# Why is my game not saving in Anno 2070?



## Yoyaya (Dec 19, 2012)

Well, I was autosaved on one of my games, and I came back an hour later to play it and it was gone! I also tested it by calling my game "Kittens" and then once it saved it was not on the saves list! Also, my brother has Anno 2070, could that be the problem?

_*~Yoyaya*_


----------



## koala (Mar 27, 2005)

Do you still need help with your 2 other unresolved threads from last week?
http://www.techsupportforum.com/forums/f59/why-doesnt-my-mouse1-button-not-work-on-tf2-681412.html
http://www.techsupportforum.com/forums/f222/tf2-connection-problem-not-my-internet-680304.html

Does your brother use the same computer and Anno account as you? 

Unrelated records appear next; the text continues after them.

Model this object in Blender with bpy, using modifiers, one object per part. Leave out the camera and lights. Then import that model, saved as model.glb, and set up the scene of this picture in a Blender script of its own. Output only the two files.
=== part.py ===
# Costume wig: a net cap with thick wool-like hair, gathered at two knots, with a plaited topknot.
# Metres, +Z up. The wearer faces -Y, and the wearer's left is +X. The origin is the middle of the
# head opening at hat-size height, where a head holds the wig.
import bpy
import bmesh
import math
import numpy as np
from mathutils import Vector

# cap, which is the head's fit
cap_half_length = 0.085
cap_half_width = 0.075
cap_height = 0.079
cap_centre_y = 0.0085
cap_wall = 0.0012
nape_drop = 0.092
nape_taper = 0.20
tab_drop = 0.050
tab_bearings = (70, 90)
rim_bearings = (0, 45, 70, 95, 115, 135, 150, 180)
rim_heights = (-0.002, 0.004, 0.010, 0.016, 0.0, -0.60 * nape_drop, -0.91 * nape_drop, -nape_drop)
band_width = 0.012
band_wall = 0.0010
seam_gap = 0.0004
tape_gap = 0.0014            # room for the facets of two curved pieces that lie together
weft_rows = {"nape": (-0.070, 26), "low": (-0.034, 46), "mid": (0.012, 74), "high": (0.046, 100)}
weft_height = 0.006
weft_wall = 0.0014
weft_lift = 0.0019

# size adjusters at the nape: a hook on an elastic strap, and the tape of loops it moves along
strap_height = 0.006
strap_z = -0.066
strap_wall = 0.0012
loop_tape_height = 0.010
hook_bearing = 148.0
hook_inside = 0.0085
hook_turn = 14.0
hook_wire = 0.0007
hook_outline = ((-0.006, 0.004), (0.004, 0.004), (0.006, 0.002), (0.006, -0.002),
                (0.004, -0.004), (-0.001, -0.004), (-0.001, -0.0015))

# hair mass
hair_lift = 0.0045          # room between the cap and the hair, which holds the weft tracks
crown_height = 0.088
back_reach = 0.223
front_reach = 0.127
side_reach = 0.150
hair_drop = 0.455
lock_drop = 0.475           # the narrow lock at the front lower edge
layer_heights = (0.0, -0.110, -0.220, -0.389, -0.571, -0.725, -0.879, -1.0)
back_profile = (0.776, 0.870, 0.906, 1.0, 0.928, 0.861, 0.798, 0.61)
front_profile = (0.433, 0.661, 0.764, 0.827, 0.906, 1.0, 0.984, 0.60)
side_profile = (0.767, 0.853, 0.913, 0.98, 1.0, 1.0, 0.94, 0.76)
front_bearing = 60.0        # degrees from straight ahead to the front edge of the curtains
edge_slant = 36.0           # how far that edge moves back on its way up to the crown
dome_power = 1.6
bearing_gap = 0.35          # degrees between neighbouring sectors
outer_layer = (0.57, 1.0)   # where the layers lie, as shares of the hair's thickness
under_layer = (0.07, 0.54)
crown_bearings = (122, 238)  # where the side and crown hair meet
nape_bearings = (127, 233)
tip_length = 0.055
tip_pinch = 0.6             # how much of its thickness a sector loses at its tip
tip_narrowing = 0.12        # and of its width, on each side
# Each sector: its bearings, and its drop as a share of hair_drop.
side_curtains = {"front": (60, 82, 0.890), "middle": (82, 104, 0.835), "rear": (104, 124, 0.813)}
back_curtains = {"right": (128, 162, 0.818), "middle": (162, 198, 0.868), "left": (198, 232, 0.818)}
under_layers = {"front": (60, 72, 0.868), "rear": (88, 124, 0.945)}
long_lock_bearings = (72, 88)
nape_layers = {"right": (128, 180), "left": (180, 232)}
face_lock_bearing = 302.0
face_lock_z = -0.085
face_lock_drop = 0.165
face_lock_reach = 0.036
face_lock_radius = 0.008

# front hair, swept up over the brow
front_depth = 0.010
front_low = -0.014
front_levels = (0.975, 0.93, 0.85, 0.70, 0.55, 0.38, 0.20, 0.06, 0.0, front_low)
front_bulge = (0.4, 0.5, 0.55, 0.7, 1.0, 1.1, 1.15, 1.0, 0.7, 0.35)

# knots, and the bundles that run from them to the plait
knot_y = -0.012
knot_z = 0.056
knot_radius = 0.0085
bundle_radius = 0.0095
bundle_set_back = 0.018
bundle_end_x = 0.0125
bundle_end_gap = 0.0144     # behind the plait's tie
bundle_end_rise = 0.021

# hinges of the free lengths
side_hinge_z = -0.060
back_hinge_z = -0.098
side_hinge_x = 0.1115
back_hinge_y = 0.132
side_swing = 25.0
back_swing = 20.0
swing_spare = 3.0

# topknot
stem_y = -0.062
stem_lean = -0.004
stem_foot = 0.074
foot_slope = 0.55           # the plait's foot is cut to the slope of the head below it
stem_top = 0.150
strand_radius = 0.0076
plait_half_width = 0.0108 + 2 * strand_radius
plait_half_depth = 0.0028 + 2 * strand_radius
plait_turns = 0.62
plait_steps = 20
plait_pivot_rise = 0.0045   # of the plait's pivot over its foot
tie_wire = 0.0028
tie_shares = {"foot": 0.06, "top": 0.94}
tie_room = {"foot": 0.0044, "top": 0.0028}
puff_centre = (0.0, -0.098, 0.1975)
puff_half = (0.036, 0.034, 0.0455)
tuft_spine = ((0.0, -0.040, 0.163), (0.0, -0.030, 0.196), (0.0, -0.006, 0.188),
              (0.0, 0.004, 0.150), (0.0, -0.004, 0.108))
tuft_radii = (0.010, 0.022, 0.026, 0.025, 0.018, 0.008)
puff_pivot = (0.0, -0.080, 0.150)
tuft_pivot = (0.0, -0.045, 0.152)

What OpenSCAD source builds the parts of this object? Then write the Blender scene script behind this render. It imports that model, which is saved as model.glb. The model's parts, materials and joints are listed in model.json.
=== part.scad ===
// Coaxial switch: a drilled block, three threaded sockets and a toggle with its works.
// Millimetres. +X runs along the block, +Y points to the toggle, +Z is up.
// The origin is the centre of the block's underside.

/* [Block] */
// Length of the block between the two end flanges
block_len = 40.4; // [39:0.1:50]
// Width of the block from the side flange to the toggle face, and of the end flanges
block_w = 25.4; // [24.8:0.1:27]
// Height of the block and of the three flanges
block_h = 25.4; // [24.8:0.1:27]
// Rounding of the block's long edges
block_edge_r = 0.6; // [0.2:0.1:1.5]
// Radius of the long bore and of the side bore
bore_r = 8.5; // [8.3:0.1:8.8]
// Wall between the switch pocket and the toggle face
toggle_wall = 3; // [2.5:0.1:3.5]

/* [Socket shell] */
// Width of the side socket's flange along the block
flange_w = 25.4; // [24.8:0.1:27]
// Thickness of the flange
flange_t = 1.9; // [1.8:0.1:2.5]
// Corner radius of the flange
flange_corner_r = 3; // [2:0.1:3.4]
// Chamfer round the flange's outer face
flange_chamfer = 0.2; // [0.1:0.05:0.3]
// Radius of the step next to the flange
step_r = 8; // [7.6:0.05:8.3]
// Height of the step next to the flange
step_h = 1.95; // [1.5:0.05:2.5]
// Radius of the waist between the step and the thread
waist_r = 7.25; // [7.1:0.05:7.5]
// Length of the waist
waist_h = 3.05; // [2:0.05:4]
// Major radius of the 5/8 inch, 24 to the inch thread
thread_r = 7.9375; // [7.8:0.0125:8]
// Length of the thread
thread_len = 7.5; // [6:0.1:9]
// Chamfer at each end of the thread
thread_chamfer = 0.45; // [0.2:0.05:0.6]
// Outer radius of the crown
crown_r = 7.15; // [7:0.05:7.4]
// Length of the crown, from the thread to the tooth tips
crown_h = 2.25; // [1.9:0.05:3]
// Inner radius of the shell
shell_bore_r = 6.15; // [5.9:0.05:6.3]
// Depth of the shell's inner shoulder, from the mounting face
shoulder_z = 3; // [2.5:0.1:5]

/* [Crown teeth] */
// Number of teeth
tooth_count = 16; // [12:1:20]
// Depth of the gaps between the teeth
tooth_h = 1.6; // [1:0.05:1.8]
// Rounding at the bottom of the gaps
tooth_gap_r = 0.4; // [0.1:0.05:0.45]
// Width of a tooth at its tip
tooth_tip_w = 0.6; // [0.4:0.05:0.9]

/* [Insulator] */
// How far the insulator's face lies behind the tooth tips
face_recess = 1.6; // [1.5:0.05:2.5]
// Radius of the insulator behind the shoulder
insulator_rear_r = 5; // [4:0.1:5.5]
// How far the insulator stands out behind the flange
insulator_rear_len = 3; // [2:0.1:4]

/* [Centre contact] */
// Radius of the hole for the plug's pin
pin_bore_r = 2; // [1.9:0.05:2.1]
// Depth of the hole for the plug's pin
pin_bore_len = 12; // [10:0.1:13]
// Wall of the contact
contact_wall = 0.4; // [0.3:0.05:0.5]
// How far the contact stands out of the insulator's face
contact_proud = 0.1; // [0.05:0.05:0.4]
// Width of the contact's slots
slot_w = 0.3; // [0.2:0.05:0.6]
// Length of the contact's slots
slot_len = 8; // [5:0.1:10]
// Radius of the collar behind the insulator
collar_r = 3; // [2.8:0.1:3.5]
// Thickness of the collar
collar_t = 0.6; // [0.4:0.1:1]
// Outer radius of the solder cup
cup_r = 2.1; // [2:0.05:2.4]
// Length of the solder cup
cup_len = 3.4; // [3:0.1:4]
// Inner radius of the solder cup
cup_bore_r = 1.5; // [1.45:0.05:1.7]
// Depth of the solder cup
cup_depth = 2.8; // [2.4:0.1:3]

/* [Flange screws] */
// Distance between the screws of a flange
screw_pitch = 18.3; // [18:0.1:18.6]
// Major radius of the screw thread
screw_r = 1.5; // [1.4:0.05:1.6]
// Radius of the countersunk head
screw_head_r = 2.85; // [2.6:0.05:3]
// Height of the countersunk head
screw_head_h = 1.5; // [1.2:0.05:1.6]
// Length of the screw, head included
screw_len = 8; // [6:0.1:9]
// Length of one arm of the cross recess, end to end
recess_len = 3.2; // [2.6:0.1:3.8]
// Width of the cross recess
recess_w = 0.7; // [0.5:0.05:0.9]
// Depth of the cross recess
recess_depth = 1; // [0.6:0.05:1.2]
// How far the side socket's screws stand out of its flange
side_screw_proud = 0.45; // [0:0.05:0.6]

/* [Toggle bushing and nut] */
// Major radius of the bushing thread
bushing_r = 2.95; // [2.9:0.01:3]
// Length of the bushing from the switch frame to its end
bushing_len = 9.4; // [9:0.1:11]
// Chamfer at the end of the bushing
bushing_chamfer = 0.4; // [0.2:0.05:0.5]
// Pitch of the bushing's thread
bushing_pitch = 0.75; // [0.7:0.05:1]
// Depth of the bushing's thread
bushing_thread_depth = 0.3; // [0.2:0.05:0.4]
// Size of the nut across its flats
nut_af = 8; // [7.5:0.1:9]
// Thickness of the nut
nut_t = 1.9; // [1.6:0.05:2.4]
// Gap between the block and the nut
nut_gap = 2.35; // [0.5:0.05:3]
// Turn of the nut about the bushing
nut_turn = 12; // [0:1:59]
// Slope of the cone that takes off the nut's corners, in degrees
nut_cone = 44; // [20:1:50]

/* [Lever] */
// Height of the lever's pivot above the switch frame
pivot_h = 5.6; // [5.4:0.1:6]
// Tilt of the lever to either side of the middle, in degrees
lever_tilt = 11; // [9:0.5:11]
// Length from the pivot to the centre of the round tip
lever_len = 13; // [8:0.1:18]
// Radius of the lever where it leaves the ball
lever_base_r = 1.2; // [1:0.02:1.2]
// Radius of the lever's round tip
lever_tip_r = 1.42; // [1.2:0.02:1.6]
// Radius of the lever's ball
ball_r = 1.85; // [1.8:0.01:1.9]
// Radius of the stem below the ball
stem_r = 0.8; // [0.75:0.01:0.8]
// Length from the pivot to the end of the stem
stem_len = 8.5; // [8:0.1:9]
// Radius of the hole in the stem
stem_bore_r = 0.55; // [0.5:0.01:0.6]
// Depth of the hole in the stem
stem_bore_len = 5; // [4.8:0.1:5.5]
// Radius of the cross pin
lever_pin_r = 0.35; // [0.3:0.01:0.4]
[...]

Are you both autosaving to the same default folder? Documents\ANNO 2070\Accounts\YOUR ACCOUNT NAME\Savedgames\


----------



## Yoyaya (Dec 19, 2012)

koala said:


> Do you still need help with your 2 other unresolved threads from last week?
> http://www.techsupportforum.com/forums/f59/why-doesnt-my-mouse1-button-not-work-on-tf2-681412.html
> http://www.techsupportforum.com/forums/f222/tf2-connection-problem-not-my-internet-680304.html
> 
> ...


I still need help with the Mouse1 thing, and my brother uses a different account than me. And I did get it off steam.


----------



## koala (Mar 27, 2005)

Please post replies to your other threads so they can be continued or closed. There are people who have responded to your requests for help, and they are still waiting for you to reply.


----------